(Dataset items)
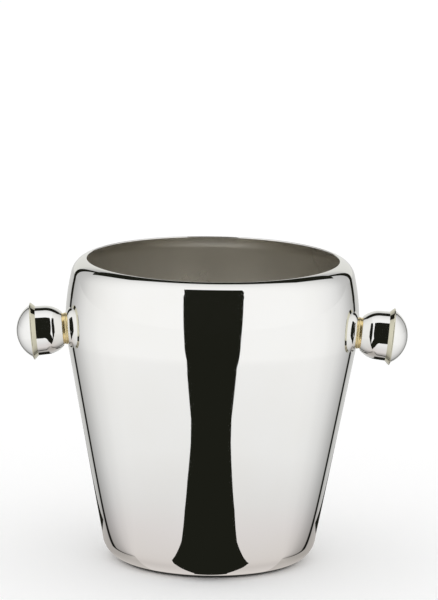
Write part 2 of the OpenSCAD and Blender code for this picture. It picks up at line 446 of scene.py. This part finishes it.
drillShell()
satinInside(bucketShell, shell, places)
finishPiece(bucketShell, "bucket_body", polishedSilver)
print("bucket shell drilled and finished")


# The knob's pieces lie along the handle's axis, and are measured in mm outwards from the wall.
fitGap = 0.1  # where one piece slides into another
knobSteps = 160  # faces round each knob


barrelSize = {"r": 15.1, "endR": 10.7, "curve": 15.7, "length": 15.9, "wall": 1.0, "bossR": 8.5,
              "edge": 0.25}  # edge is the small round turned at the collar


def makeBarrel():
    centre = (barrelSize["r"] - barrelSize["curve"], spots["curveEnd"])
    innerR = barrelSize["curve"] - barrelSize["wall"]
    floorAt = collarSize["length"] + barrelSize["wall"]
    floorAngle = degrees(asin((spots["curveEnd"] - floorAt) / innerR))
    edge = barrelSize["edge"]
    holeR = barrelSize["bossR"] + fitGap
    piece = startOutline("rightKnobBarrel", holeR, collarSize["length"])
    lineTo(barrelSize["endR"] - edge, collarSize["length"], 2)
    lineTo(barrelSize["endR"], collarSize["length"] + edge)
    start = degrees(atan2(pen["z"] - centre[1], pen["r"] - centre[0]))
    arcAbout(centre, start, 0, 26)
    lineTo(barrelSize["r"], spots["ringAt"], 5)
    lineTo(spots["boreR"], spots["ringAt"])
    lineTo(spots["boreR"], spots["curveEnd"], 3)
    arcAbout(centre, 0, -floorAngle, 18)
    lineTo(holeR, floorAt, 2)
    lineTo(holeR, collarSize["length"])
    return putOnHandle(turnRound(piece, knobSteps))


ringSize = {"proud": 2.4, "length": 3.3, "rimRound": 0.5, "ledge": 1.2, "ledgeWidth": 1.6}


def makeRing():
    bushR = barrelSize["r"] - barrelSize["wall"] - fitGap
    ledgeR = bushR - ringSize["ledgeWidth"]
    rim = (spots["ringR"] - ringSize["rimRound"], spots["domeAt"] - ringSize["rimRound"])
    out, up = rim[0] - barrelSize["r"], rim[1] - spots["ringAt"]
    lean = atan2(out, up) + asin(ringSize["rimRound"] / sqrt(out ** 2 + up ** 2))
    skirtAt = spots["domeAt"] - domeSize["skirt"]
    ledgeAt = spots["ringAt"] + ringSize["ledge"]
    piece = startOutline("rightKnobRing", ledgeR, spots["ringAt"] - barrelSize["wall"])
    lineTo(bushR, spots["ringAt"] - barrelSize["wall"])
    lineTo(bushR, spots["ringAt"])
    lineTo(barrelSize["r"], spots["ringAt"])
    # the flare runs straight from the barrel's edge into the round of the rim
    lineTo(rim[0] + ringSize["rimRound"] * cos(lean), rim[1] - ringSize["rimRound"] * sin(lean), 4)
    arcAbout(rim, -degrees(lean), 90, 10)
    lineTo(spots["domeR"] + fitGap, spots["domeAt"])
    lineTo(spots["domeR"] + fitGap, skirtAt)
    lineTo(bushR + fitGap, skirtAt)
    lineTo(bushR + fitGap, ledgeAt)
    lineTo(ledgeR, ledgeAt)
    lineTo(ledgeR, spots["ringAt"] - barrelSize["wall"])
    return putOnHandle(turnRound(piece, knobSteps))


domeSize = {"height": 9.3, "margin": 1.4, "wall": 0.8, "skirt": 0.9}


def makeDome():
    centre = (0, spots["sphereAt"])
    edgeAngle = degrees(atan2(spots["domeAt"] - spots["sphereAt"], spots["domeR"]))
    innerR = spots["sphereR"] - domeSize["wall"]
    innerEdge = spots["domeR"] - domeSize["wall"]
    innerAngle = degrees(acos(innerEdge / innerR))
    piece = startOutline("rightDomeCap", innerEdge, spots["domeAt"] - domeSize["skirt"])
    lineTo(spots["domeR"], spots["domeAt"] - domeSize["skirt"])
    lineTo(spots["domeR"], spots["domeAt"], 2)
    arcAbout(centre, edgeAngle, 90, 40)
    lineTo(0, spots["sphereAt"] + innerR)
    arcAbout(centre, 90, innerAngle, 24)
    lineTo(innerEdge, spots["domeAt"] - domeSize["skirt"])
    return putOnHandle(turnRound(piece, knobSteps))


# The collar has a hollow turned round it, and a recess in its foot for the seal.
collarSize = {"r": 9.7, "length": 1.8, "seatDepth": 3.0, "seatGap": 0.05, "hollow": 0.35, "edge": 0.2,
              "sealR": 6.3, "sealDepth": 0.9, "cutFrom": 90, "roundSteps": 128}


def makeWallCutter(size, centres, outwards):
    # everything inside the wall's outside face moved outwards, near the handles only
    lean = radians(size["lean"])
    reach = size["bellyR"] + outwards
    cutter = startOutline("wallCutter", 0, collarSize["cutFrom"])
    foot = (centres["belly"][0] + reach * cos(lean), centres["belly"][1] - reach * sin(lean))
    lowR = foot[0] - (foot[1] - collarSize["cutFrom"]) * tan(lean)
    lineTo(lowR, collarSize["cutFrom"])
    lineTo(*foot, 16)
    arcAbout(centres["belly"], -size["lean"], 0, 16)
    arcAbout(centres["upper"], 0, size["shoulderFrom"], 12)
    lineTo(0, pen["z"])
    return turnRound(cutter, size["roundSteps"])


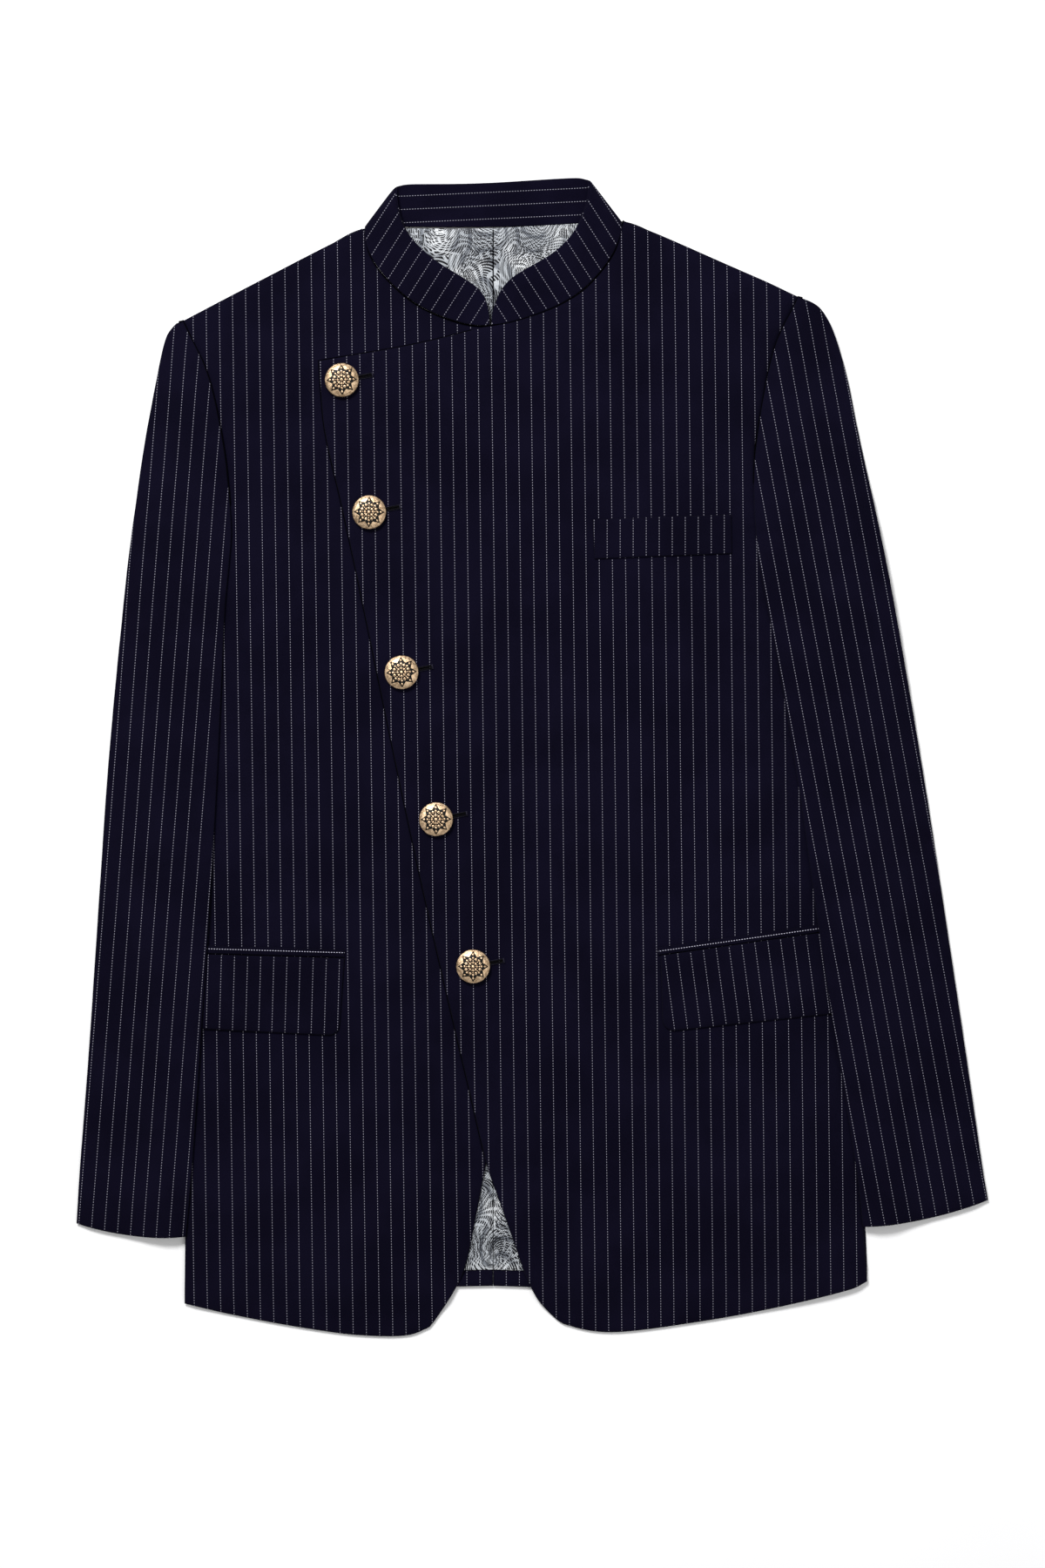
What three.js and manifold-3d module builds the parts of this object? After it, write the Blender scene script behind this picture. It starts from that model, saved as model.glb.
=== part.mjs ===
// A double-breasted Nehru jacket in pinstriped wool, with five metal buttons, laid flat on its back.
// Millimetres, +Z up. It is drafted from the pit of the neck: +X is the wearer's left, +Y points to
// the collar. Flat pieces are patches between four drafted sides. The sleeves and the collar are
// lofted through sections.
import * as THREE from "three";
import { mergeVertices } from "three/addons/utils/BufferGeometryUtils.js";
import Module from "manifold-3d";

const wasm = await Module();
wasm.setup();

// ---- driving dimensions ----
const GAP = 0.3; // between two pieces at a seam, and between two layers
const TRIM_GAP = 0.45; // between a front and a pocket piece on it
const THICK = {
  back: 1.5, lining: 1.0, front: 2.2, sleeve: 1.5, // panels
  collar: 1.3, facing: 1.2, flap: 1.8, jet: 1.2, welt: 1.6, // trims
};
const NECK_HALF = 92; // half the width of the neck seam
const NECK_RISE = 70; // from the pit of the neck up to the back neck seam
const BUTTON_RADIUS = 12.1;
const BUTTON_HEIGHT = 6.4; // of the head
const BRIM = 1.6; // the height of the head's straight side
const DOME_STEPS = 5;
const BUTTON_SIDES = 18;
const SHANK_RADIUS = 1.0;
const HOLE_LENGTH = 24.7; // of a buttonhole
const HOLE_WIDTH = 2.6;
const HOLE_BEHIND = 3; // how far a buttonhole runs past its button's shank, towards the edge
const HOLE_SLOPE = 10.5; // degrees, square to the slanting edge
const HOLE_DEEP = 20; // of the block that cuts it

// ---- heights of the layers, from the table up ----
const LINING_Z = THICK.back + GAP;
const FRONT_Z = LINING_Z + THICK.lining + GAP; // underside of a front that lies on the back lining
const OVER_Z = FRONT_Z + THICK.front + GAP; // underside of what lies on a front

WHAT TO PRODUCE
Of the lines above, retype only those from the line containing "What three.js and" through the line containing "wasm.setup();", including both, exactly.

TASK RESPONSE
What three.js and manifold-3d module builds the parts of this object? After it, write the Blender scene script behind this picture. It starts from that model, saved as model.glb.
=== part.mjs ===
// A double-breasted Nehru jacket in pinstriped wool, with five metal buttons, laid flat on its back.
// Millimetres, +Z up. It is drafted from the pit of the neck: +X is the wearer's left, +Y points to
// the collar. Flat pieces are patches between four drafted sides. The sleeves and the collar are
// lofted through sections.
import * as THREE from "three";
import { mergeVertices } from "three/addons/utils/BufferGeometryUtils.js";
import Module from "manifold-3d";

const wasm = await Module();
wasm.setup();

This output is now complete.